WHITE PAPER
The Most Trusted MQTT Platform for loV and Connected Cars →

Sticky session load balancing - MQTT broker clustering part 2

Zaiming (Stone) Shi
Aug 17, 2021
Sticky session load balancing - MQTT broker clustering part 2

In the last post: Load balancing - MQTT broker clustering part 1, we have introduced MQTT load balancing in general: load balancing can be applied either on transport layer, or application layer. Now it’s time to dive into application layer load balancing, the most interesting part: sticky-session.

This post consists of 2 parts, the first part is to introduce what MQTT sessions, and the challenges of handing sessions in a distributed MQTT broker cluster; the second part is to get our hands dirty by provisioning an HAProxy 2.4 load balancer in front of EMQX 4.3 cluster to take full advantage of the sticky-session load balancing.

MQTT session

In order to continuously receive messages, MQTT clients usually subscribe to MQTT broker with a long-living connection. It is not unusual that the connection might be broken for a while due to network issues or client software maintenance reasons, but the clients often wish to receive messages published during the time when the connection was broken.

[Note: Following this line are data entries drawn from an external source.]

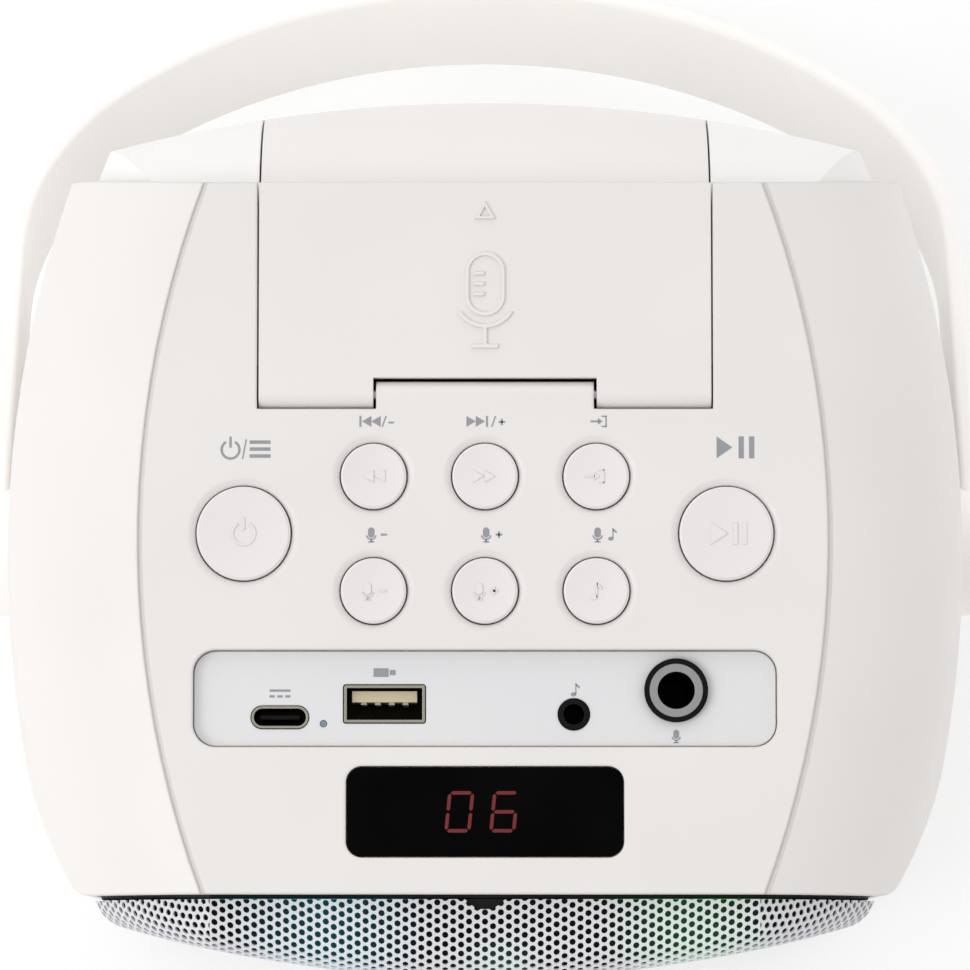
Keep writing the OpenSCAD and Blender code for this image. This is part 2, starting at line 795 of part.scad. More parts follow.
module grille() {
    color("#ececec") difference() {
        grille_form(0);
        grille_form(grille_t);
        translate([0, -grille_rim_y, body_h - 10]) linear_extrude(12)
            polygon([[-grille_notch_w / 2, 1], [-grille_notch_w / 2, 0],
                [-grille_notch_w / 5, -grille_notch_depth], [grille_notch_w / 5, -grille_notch_depth],
                [grille_notch_w / 2, 0], [grille_notch_w / 2, 1]]);
    }
}

// Ring that follows the grille's outline between two insets
module outline_ring(outer, width, y0, y1) {
    difference() {
        front_outline(outer, y0, y1);
        front_outline(outer + width, y0 - 1, y1 + 1);
    }
}

module grille_frame() {
    color("#1a1a1a") outline_ring(grille_inset + frame_step, frame_w, -frame_front_y, -frame_rear_y);
}

module front_baffle() {
    color("#202020") difference() {
        intersection() {
            barrel(wall + seat, -baffle_front_y, -baffle_rear_y);
            front_plan(wall + seat);
        }
        translate([0, 0, speaker_z]) bar_y(driver_r, -body_d, 0);
        for (a = [45 : 90 : 315])
            translate([screw_ring_r * cos(a), 0, speaker_z + screw_ring_r * sin(a)])
                bar_y(screw_r + 2 * run, -body_d, 0);
    }
}

module light_board() {
    color("#e8e8e8") outline_ring(light_outer, light_w, -light_board_y, -frame_rear_y);
}

module lights() {
    color("#f4fff8") for (p = light_places)
        box([p[0] - 2.5, -light_board_y - 0.02 - light_h, p[1] - 2.5],
            [p[0] + 2.5, -light_board_y - 0.02, p[1] + 2.5]);
}

module light_diffuser() {
    back = light_board_y + light_h + seat;
    color("#f6f8f8") outline_ring(light_outer, light_w, -back - diffuser_t, -back);
}

module speaker_place() {
    translate([0, 0, speaker_z]) rotate([90, 0, 0]) children();
}

// Ring about the loudspeaker's axis, heights measured forwards
module ring_at(outer, inner, low, high) {
    translate([0, 0, low]) difference() {
        cylinder(r = outer, h = high - low);
        translate([0, 0, -1]) cylinder(r = inner, h = high - low + 2);
    }
}

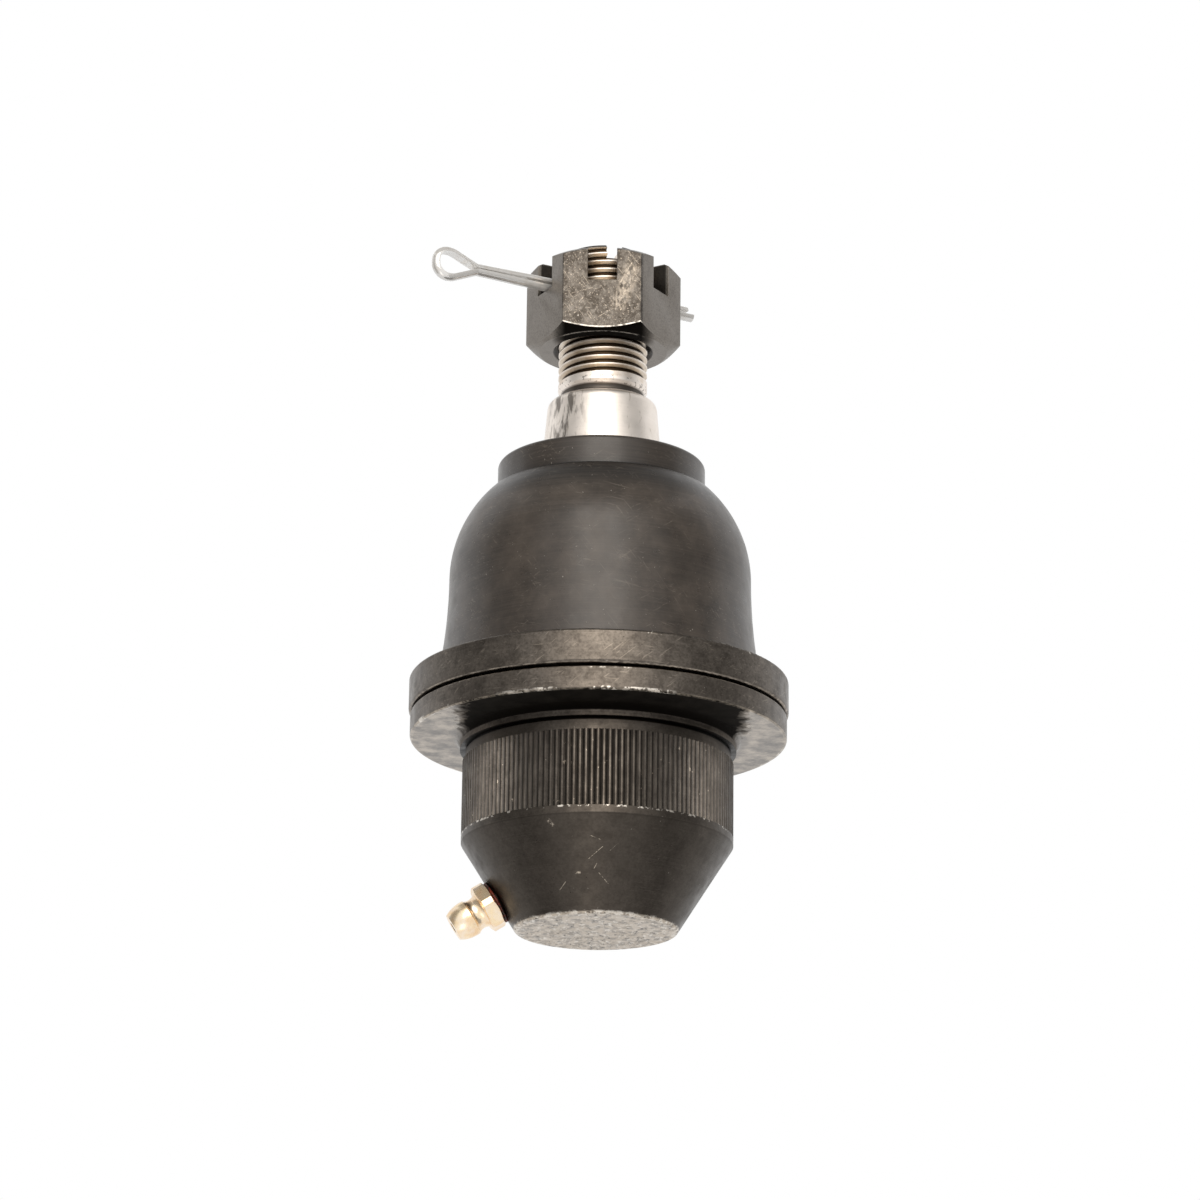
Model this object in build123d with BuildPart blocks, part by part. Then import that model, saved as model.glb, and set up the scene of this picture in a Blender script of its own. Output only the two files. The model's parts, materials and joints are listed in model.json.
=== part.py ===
from build123d import *
from math import asin, cos, pi, radians, sin, sqrt, tan
import os

# Press-in suspension ball joint, millimetres.
# Origin: on the housing axis, in the plane of the flange's seating face.
# +Z runs up the stud to its threaded end; the grease fitting leans out towards -X.

os.makedirs("parts", exist_ok=True)

hex_sides = 6           # nut and grease fitting

# ---------------------------------------------------------------- clearances
running_gap = 0.05      # ball in its bearings, bearings in the housing, stud in the boot collar
seat_gap = 0.02         # between pieces that are pressed or laid together
rubber_gap = 0.05       # rubber against the metal that holds it

# ------------------------------------------------------------------- housing
press_r = 23.6          # over the serrations
band_length = 13.31     # of the serrations
serration_count = 146
serration_depth = 0.42
serration_mouth = 0.74  # width of one groove at the crests
land_length = 1.25      # plain land below the serrations
neck_length = 1.79      # plain band above the serrations
neck_drop = 0.5         # from the crests down to that band
relief_width = 0.35     # undercut below the root step
relief_depth = 0.3
step_length = 2.1       # root step under the flange
step_rise = 0.5         # from the crests out to the root step
flange_root = 1.2       # fillet between root step and flange
flange_thickness = 4.1
flange_inset = 0.3      # flange rim inside the boot ring's rim
flange_edge = 0.35      # edge break on the flange rim
boss_r = 27.0           # boss that the boot ring is pressed on
boss_edge = 0.5
lip_thickness = 2.98    # lip rolled in over the closing ring
lip_overlap = 1.4
lip_round = 1.6
base_r = 14.0           # closed bottom face
base_round = 0.6
base_thickness = 6.1
sump_r = 12.9           # pocket for the preload washer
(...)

This is the reason why the MQTT broker which is serving the client should keep a session for the client (per-client’s request by setting the “Clean-Session” flag to false). So the topics to which the subscriber is currently subscribed, and messages (of QoS1 and 2) delivered to these topics etc. are kept by the broker even when the client is disconnected.

When a client having persisted session reconnects, it should not have to re-subscribe the topics, and the broker should send all the pending messages to the client.

We have previously written an article about MQTT sessions, it’s a great read if you are interested in more technical details about MQTT sessions.

Session takeover

Things get a bit more complicated when MQTT brokers form a cluster. From the client’s perspective, there are more than one brokers to connect to, and it’s hard to know which broker is the best to connect to. We need another critical component in the network: the load balancer. The load balancer becomes the access point for the entire cluster, and routes the connections from clients to one of the brokers in the cluster.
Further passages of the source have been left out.